Zwist im Kölschen Klüngel
Die Früh-Brauerei mit der drittgrößten Kölsch-Marke verweist darauf, dass es seit 2005 lediglich zwei Preiserhöhungen gegeben habe. „Wir wollen versuchen, 2012 Preiserhöhungen zu vermeiden, obwohl sie nötig werden“, sagte Heisterkamp. Früh macht inklusive dreier Brauhäuser rund 50 Millionen Euro Umsatz im Jahr. Marktführer ist Reissdorf, wichtiger Spieler außerdem die Radeberger-Gruppe mit dem Kölner Verbund, der nicht durchsucht wurde.
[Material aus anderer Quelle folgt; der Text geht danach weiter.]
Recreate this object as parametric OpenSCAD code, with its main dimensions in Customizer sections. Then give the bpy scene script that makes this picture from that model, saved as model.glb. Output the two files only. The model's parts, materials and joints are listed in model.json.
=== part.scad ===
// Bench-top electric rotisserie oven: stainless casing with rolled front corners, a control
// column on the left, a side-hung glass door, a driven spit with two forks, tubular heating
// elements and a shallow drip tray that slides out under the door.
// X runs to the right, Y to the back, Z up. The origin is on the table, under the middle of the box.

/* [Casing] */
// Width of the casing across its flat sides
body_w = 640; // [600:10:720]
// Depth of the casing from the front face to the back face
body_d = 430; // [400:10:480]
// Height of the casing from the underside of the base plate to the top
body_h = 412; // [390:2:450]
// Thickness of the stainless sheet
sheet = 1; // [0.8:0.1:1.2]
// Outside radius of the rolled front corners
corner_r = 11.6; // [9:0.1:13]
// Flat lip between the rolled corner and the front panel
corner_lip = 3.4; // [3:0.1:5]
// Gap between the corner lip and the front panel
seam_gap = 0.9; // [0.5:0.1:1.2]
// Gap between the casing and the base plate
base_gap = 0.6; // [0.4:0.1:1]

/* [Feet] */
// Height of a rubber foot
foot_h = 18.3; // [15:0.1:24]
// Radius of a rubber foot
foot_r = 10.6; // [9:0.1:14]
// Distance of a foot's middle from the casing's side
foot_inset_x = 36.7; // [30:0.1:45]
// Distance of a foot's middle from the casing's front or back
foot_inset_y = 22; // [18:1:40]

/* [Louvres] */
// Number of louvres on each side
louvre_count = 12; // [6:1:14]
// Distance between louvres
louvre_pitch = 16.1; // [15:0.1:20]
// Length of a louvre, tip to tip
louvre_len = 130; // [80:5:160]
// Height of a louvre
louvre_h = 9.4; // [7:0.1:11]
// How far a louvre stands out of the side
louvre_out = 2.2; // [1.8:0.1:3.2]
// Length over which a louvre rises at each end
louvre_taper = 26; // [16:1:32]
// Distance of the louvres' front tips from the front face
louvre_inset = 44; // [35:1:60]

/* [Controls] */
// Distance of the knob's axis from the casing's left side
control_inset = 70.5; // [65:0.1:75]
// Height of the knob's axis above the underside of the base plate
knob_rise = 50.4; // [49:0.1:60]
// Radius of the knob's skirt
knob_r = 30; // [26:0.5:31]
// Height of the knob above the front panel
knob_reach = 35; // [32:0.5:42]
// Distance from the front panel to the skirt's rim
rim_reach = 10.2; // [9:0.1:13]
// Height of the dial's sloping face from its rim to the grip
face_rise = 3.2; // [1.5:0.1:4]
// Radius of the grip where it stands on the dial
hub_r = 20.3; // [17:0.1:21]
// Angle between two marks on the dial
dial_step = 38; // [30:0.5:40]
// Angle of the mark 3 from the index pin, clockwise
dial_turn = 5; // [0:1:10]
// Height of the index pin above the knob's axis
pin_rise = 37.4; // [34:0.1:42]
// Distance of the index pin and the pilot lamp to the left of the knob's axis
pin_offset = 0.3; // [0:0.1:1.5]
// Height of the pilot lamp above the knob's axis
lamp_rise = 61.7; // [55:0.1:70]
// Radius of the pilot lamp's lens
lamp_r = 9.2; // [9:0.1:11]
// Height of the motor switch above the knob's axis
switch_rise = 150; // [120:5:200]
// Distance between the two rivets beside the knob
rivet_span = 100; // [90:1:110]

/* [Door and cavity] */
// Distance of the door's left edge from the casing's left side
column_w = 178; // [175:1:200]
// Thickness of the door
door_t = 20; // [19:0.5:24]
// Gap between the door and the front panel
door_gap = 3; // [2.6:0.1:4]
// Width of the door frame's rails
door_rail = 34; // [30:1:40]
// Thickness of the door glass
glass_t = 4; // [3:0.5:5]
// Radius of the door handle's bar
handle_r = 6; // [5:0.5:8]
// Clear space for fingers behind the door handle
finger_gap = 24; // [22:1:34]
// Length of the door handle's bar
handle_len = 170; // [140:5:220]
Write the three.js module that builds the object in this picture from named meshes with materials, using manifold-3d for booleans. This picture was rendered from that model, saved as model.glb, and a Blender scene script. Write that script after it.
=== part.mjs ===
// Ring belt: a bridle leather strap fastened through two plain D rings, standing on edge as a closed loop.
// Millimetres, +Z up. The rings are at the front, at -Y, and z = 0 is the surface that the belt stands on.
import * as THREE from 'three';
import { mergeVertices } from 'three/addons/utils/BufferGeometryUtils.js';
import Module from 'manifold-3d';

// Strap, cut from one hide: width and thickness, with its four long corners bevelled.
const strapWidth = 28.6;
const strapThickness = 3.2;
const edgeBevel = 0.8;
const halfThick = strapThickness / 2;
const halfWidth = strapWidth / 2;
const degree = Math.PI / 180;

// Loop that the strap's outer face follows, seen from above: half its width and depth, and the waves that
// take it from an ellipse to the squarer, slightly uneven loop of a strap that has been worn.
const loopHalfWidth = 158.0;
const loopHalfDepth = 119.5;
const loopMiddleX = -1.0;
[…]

Insgesamt gibt es 23 Marken.
Einige Brauereien haben bereits Preiserhöhungen angekündigt, auch der Kölner Brauerei-Verband hatte angedeutet, dass Preiserhöhungen nötig werden könnten. Die Brauer bemängelten bislang, der Handel gebe höhere Preise nicht an die Kunden weiter.
Das Kartellamt ermittelt auch auf dem Pils-Markt. In einer Branchenuntersuchung will die Behörde herausfinden, ob einzelne Brauer mit dem Handel Preise absprechen. Im aktuellen Kölsch-Fall hingegen geht es um mögliche Absprachen zwischen den Herstellern.
Die Ermittlungen sind nicht die einzigen Schlagzeilen, die die Branche produziert. Zuletzt hatte ein Bruderzwist den Bier-Klüngel in Atem gehalten. Im Mittelpunkt stand die Gaffel-Brauerei, die ebenfalls durchsucht wurde. Die Inhaber-Brüder Heinrich und Johannes Becker streiten seit Jahren – erst um die Strategie, zuletzt mit juristischen Mitteln um angebliche Bilanzfälschungen.